Cruz is described by Beinart as a "militaristic pessimist." This sounds horrible, but — of all the positions one could adopt — isn't that a prudent and cautious and realistic place to be in a dangerous world? Don't we want the person charged with keeping us safe to have some combination of these qualities?
"Ted Cruz wants to kill people in the Middle East who he believes might threaten the United States," writes Beinart. "And he wants to defend Christianity there. Other than that, he really couldn't care less."
What's the problem with that?
It's fashionable in Washington circles to portray Cruz as a sammy glick who is often wrong, but never in doubt.

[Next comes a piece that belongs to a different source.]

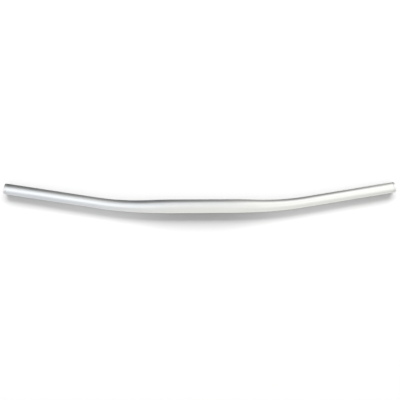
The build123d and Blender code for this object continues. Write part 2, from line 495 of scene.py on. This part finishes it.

But when it comes to foreign policy, Cruz's middle ground is prudent — a logical response to the last decade or so of adventurism and impotence — which is why it's surprising to see Beinart portraying Cruz's foreign policy as extreme.
When Beinart writes that Cruz's foreign policy unites the GOP's "interventionists" like McCain, and the "isolationists" like Rand Paul, by "embodying the worst of each," it makes for good copy. But is it really the worst of each? Couldn't this just as easily be called a middle-of-the-road position? After all, almost exactly a year ago, Cruz himself argued that his foreign policy was "somewhere in between" McCain and Paul.
Cruz is a political animal, and there are indeed political benefits to the space Cruz is attempting to occupy. But let's not pretend his is an incoherent worldview, either. If his overarching leitmotif is something Beinart derisively describes as "militaristic pessimism," the good news is that, unlike Paul — whose positions seem unpredictable (depending on the latest news) and capricious — one can sort of anticipate Cruz's foreign policy stances.
It is said that foreign policy rarely drives voting decisions, which, if true, means we tend to underrate its importance. Regardless, if you're a voter who is squeamish about more Bush-era adventurism, but equally worried about the perils of non-interventionism, isn't Cruz's position right in the sweet spot? And before you answer, consider this: It's okay to say something kind about the man when he gets it right.
Editor's note: Matt Lewis' wife formerly worked as a consultant for Ted Cruz.